🤖 AI Summary
This work addresses the challenge of developing scientific foundation models for power system optimization that simultaneously achieve strong generalization and strict adherence to physical constraints. To this end, the authors propose LUMINA, a framework grounded in three empirically driven design principles: balancing physical invariance with system specificity, accuracy with feasibility, and reliability under critical operating conditions. LUMINA integrates physics-informed neural networks, a topology-transferable architecture, and constraint-aware training objectives to enable end-to-end learning across diverse power grid datasets. Experimental results demonstrate that LUMINA efficiently solves the alternating current optimal power flow (ACOPF) problem across various grid topologies, consistently satisfying physical laws and operational constraints while maintaining high solution accuracy and robust generalization capabilities.
📝 Abstract
Foundation models in general promise to accelerate scientific computation by learning reusable representations across problem instances, yet constrained scientific systems, where predictions must satisfy physical laws and safety limits, pose unique challenges that stress conventional training paradigms.
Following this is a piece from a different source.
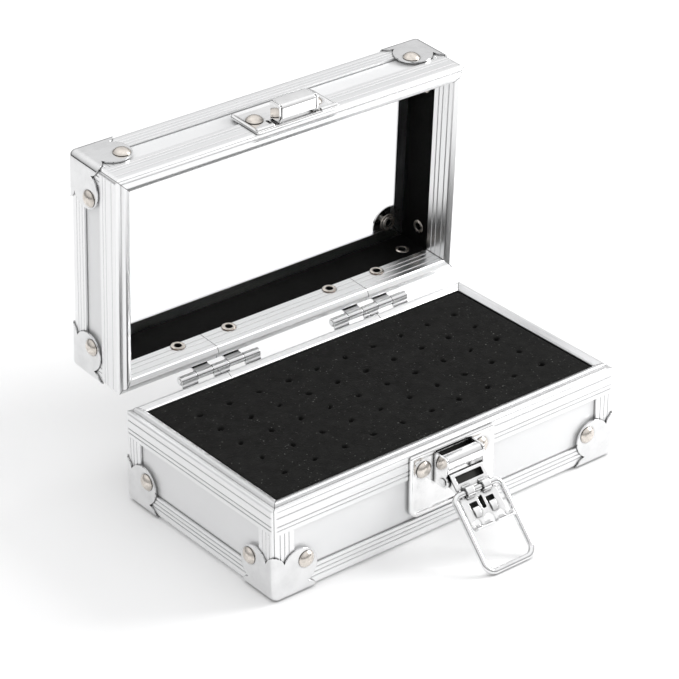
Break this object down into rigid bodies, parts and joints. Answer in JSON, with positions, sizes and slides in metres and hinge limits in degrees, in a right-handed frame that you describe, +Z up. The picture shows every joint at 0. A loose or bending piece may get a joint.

We derive design principles for constrained scientific foundation models through systematic investigation of AC optimal power flow (ACOPF), a representative optimization problem in power grid operations where power balance equations and operational constraints are non-negotiable. Through controlled experiments spanning architectures, training objectives, and system diversity, we extract three empirically grounded principles governing scientific foundation model design. These principles characterize three design trade-offs: learning physics-invariant representations while respecting system-specific constraints, optimizing accuracy while ensuring constraint satisfaction, and ensuring reliability in high-impact operating regimes. We present the LUMINA framework, including data processing and training pipelines to support reproducible research on physics-informed, feasibility-aware foundation models across scientific applications.